Saturday, August 25, 2012

MongoDB, Mongoid, MapReduce and Embedded Documents.

I am using Mongoid to store some data as documents in a MongoDB database and then run some MapReduce queries against the data. Now I have no trouble with mapping data from normal documents and an embedded document but I could not extract data from an embedded collection of documents i.e.

class Foo
  include Mongoid::Document

  #fields
  field :custom_id, :type => String

  #relations
  embeds_many :bars

end
class Bar
  include Mongoid::Document

  #fields
  field :custom_field, :type => String

  #relations
  embedded_in :Foo

end

First it looks like that we need to run the map part of the MapReduce against the parent document and not the child i.e. Foo.map_reduce(...) will work find documents but Bar.map_reduce(...) does not, however that is not surprising as it is also not possible to count all Bar documents by doing Bar.all.count in the rails console.

Now a MapReduce query in MongoDB is done as a pair of JavaScript scripts, the first does the map by emitting a mini-document of data and the second that aggregates the data in some manner. So thinking I had a collection (array) my first attempt to map data from the embedded document was this:

MAP:
function() {
  if (this.bars == null) return;
  for (var bar in this.bars){
    emit(bar.custom_field, { count: 1 });
  }
}

REDUCE:
function(key, values) {
  var total = 0;
  for ( var i=0; i< values.length; i++ ) {
    total += values[i].count;
  }
  return { count: total };
}

This produced an unusual result such that there was only a single aggregated document with a null key and the count was the total number of child documents (summed across all the parents).

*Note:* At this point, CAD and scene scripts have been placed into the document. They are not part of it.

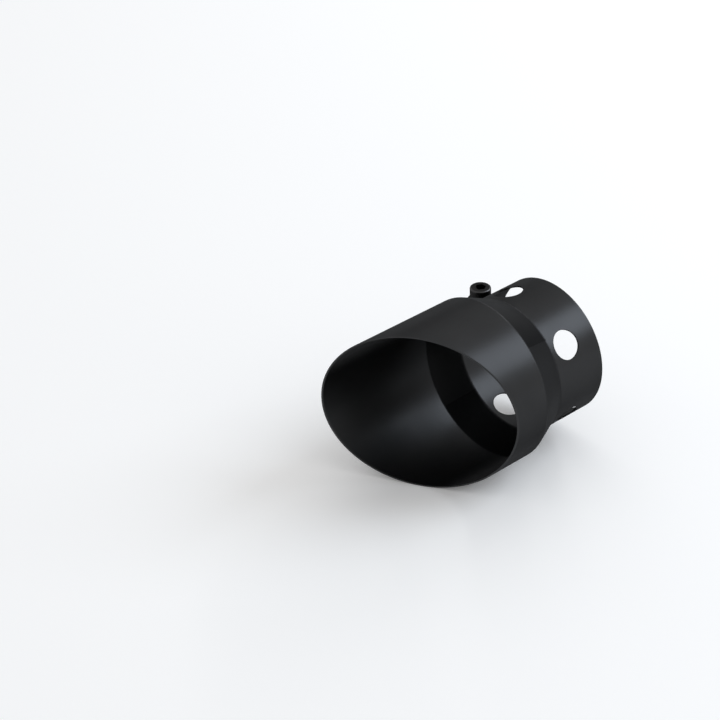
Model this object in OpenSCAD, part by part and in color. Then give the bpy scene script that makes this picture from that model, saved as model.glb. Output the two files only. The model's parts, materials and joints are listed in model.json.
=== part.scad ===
// Clamp-on exhaust tip: slash-cut outlet barrel, short reducing cone and a slotted inlet sleeve
// that is drawn tight round the tailpipe by a socket head cap screw through a pair of lugs.
// The tip lies along Y. The inlet mouth is at the origin, the slash-cut outlet faces -Y.
// +Z is up as fitted. All sizes are in millimetres.

/* [Barrel] */
// Outside diameter of the outlet barrel
barrel_d = 101.6; // [80:0.1:130]
// Length of the barrel on the tip's centre line, cone edge to slash cut
barrel_len = 52.1; // [35:0.1:120]
// Angle of the slash cut away from a square cut
slash_angle = 30.2; // [0:0.1:45]
// Turn of the slash cut about the tip's axis
slash_turn = 0; // [-20:0.1:20]
// Sheet thickness of barrel, cone and sleeve
wall = 1; // [0.8:0.1:2.5]

/* [Cone] */
// Length of the reducing cone
cone_len = 19.6; // [8:0.1:50]

/* [Inlet sleeve] */
// Bore of the sleeve, a slide fit on the tailpipe
sleeve_bore = 82.7; // [50:0.1:95]
// Length of the sleeve
sleeve_len = 34.8; // [28:0.1:80]

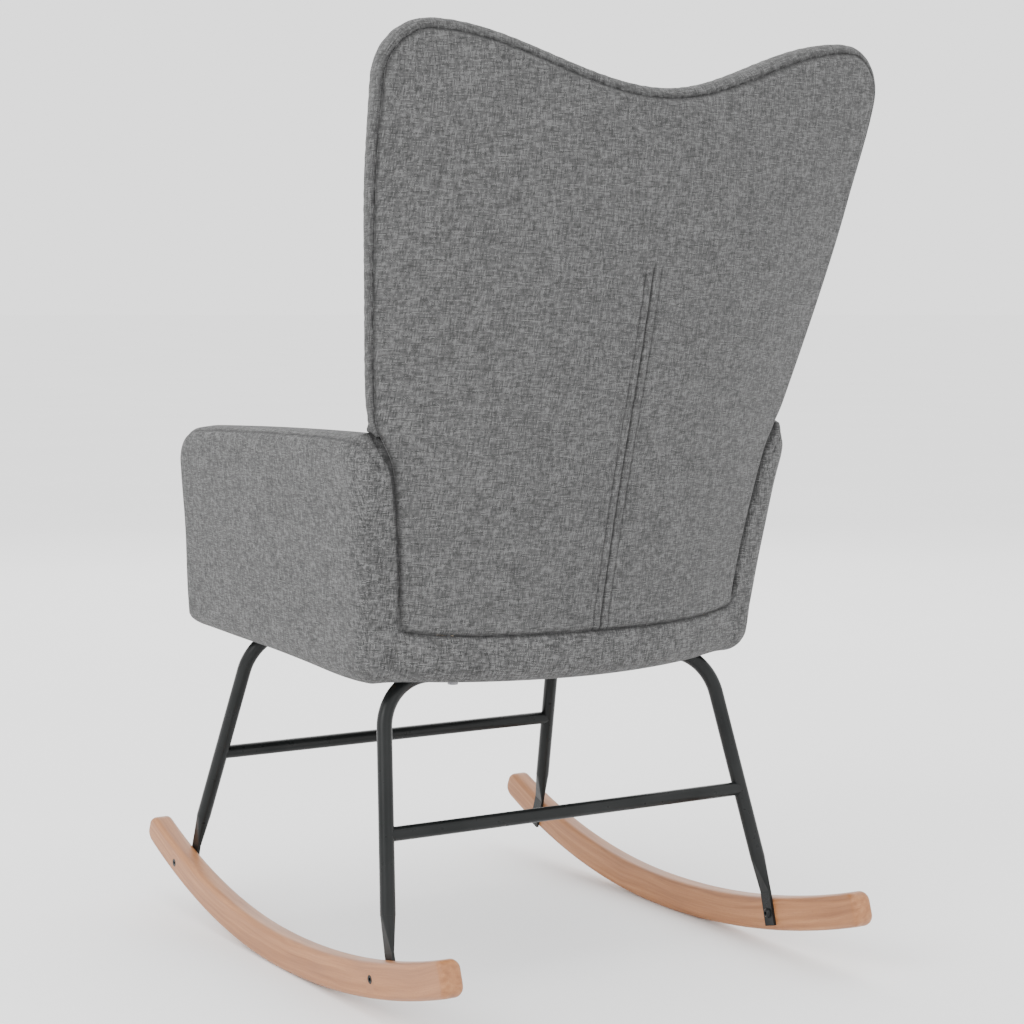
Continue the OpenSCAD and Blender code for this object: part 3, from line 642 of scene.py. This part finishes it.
def inflate(obj, voxel, cap, pressure=4.0, frames=20):
    """Puffs a pad out as cloth under air pressure, no point moving further than the cap."""
    remeshed(obj, voxel)
    start = positions(obj.data)
    modifier = obj.modifiers.new("cloth", "CLOTH")
    settings = modifier.settings
    settings.use_pressure, settings.uniform_pressure_force = True, pressure
    settings.effector_weights.gravity = 0.0
    settings.quality, settings.mass = 5, 0.3
    settings.tension_stiffness = settings.compression_stiffness = 15.0
    modifier.point_cache.frame_start, modifier.point_cache.frame_end = 1, frames
    for number in range(1, frames + 1):
        bpy.context.scene.frame_set(number)
    applied(obj)
    bpy.context.scene.frame_set(1)
    moved = positions(obj.data) - start
    far = np.linalg.norm(moved, axis=1)[:, None]
    moved *= np.minimum(1, cap / np.maximum(far, 1e-6))
    set_positions(obj.data, start + moved)
    for _ in range(2):
        relax = bmesh.new()
        relax.from_mesh(obj.data)
        bmesh.ops.smooth_vert(relax, verts=relax.verts, factor=0.5, use_axis_x=True,
                              use_axis_y=True, use_axis_z=True)
        relax.to_mesh(obj.data)
        relax.free()
    return obj


def subdivided(obj):
    modifier = obj.modifiers.new("subdivision", "SUBSURF")
    modifier.levels = modifier.render_levels = 1
    return applied(obj)


def seam_line_x(z):
    return 118 + 52 * smooth(FOAM_FOOT_Z, WING_TOP_Z, z)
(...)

Now I could have just broken the child document out and not embedded it but I didn't want to break the model over something so trivial that must, in my eyes, be possible.

After much googling and reading of forum posts, I couldn't find any samples. I eventually observed of some 'unusual' syntax on an unrelated topic which led me to rewrite the map script into this:

function() {
  if (this.bars== null) return;
  for (var bar in this.bars){
    emit(this.bars[bar].custom_field, { count: 1 });
  }
}

Which produced the expected results. Okay this was probably obvious to anyone who knows MongoDB+MapReduce well but it took me a while to find out and it still isn't that intuitive, though I think I now know why it is this way, so I thought I'd write it up as a bit of a reference.